Une négociation doit aller vite. C'est-à-dire qu'il faut rentrer le plus rapidement possible dans le sujet, sans prendre de précautions oratoires. Par contre, tant qu'on n'a pas signé quelque chose, ça ne vaut rien. Les gens parlent et oublient vite. Il ne faut pas s'attendre non plus à recevoir des écrits tout de suite. Il faut donc faire preuve de patience. Puis, il y a immanquablement des moments de convivialité où les gens en profitent pour vous juger. Et une vodka ne se refuse pas : vous risqueriez qu'on vous laisse mariner ou carrément qu'on vous envoie balader ! Les Russes sont sur le même continent que les Chinois, ne l'oubions pas...

Comment se présente l'organisation du travail, la vie des entreprises, ou encore les relations d'affaires ?
Les Russes sont plus désorganisés que les Français, qui le sont eux-mêmes nettement plus que les Japonais. Concrètement, les Russes n'arrivent jamais à l'heure à un rendez-vous ou une réunion. D'un autre côté, ils sont très directs, favorisent le fonctionnel, quitte à être un peu brutal et ce, dans beaucoup de choses. C'est une caractéristique très slave. Par exemple, si un sous-traitant ou un candidat à l'embauche n'intéresse pas un patron, il le lui dira directement sans fioritures, de la même manière que pour embaucher ou licencier quelqu'un. J'ai déjà vu des salariés quitter l'entreprise en l'espace de dix minutes. La Russie est ultra libéraliste et le social passe en second.

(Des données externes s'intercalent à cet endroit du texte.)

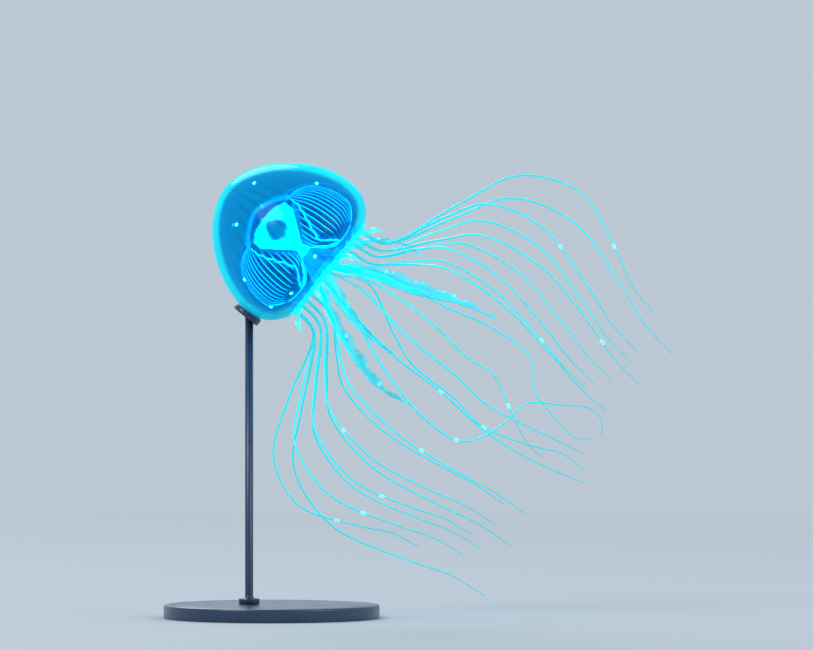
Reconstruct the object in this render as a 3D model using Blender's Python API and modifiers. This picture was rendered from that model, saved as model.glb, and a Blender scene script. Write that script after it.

Les gens consomment comme des fous"

Qu'est-ce qui vous a surpris à Saint-Petersbourg ?
Quand on ne connaît pas la Russie, on a une première impression de musée à l'air libre, que tout est suranné, à l'image des bus par exemple. Au-delà de l'apparence, cela marche de - 30°C à +30°C ! Le plus difficile, ce sont les nuits qui s'étalent de 16h00 à 10h30 de fin août à fin janvier. De mai à début août, les nuits blanches de Saint-Petersbourg durent quant à elles de 1h15 à 2h30, sans obscurité totale : une période propice à de nombreuses fêtes. Tout à fait sur un autre plan, les gens consomment comme des fous, plus qu'en France je pense. Il y a une sorte de frénésie et on sent bien qu'il y a eu auparavant des temps difficiles. De plus, c'est une société de l'image, de l'apparence, où beaucoup veulent avoir les produits dernier cri. Pourtant, les salaires sont peu élevés : 200 à 300 dollars par mois pour un ouvrier. Vous êtes richissime si vous touchez 1.000 dollars par mois. Enfin, certains Russes sont très nationalistes et peu tolérants, même au sein de leur propre pays.

Quels conseils donneriez-vous à un Français qui serait amené à travailler avec des Russes ?
Tout d'abord, de ne jamais se mettre en colère devant un Russe. Il risquerait de perdre toute crédibilité car les affaires ou le travail ne sont pas primordiaux. On n'efface pas un siècle d'habitudes soviétiques : le travail a pour beaucoup une connotation alimentaire, c'est tout. Il ne faut pas non plus faire de critiques, ni de commentaires en prenant exemple sur la France. Ils ont l'impression qu'on ne les prend pas au sérieux, et ont un certain complexe d'infériorité. La Russie d'aujourd'hui, c'est l'Europe il y a vingt ans.

Quel bilan faîtes-vous aujourd'hui de votre situation ? Souhaiteriez-vous revenir en France ?
J'ai aujourd'hui un emploi indéboulonnable. Le fait que je parle russe est un avantage important ici mais pas hors de Russie pour l'instant. Je suis certain que je ne trouverais pas de poste équivalent au mien en France.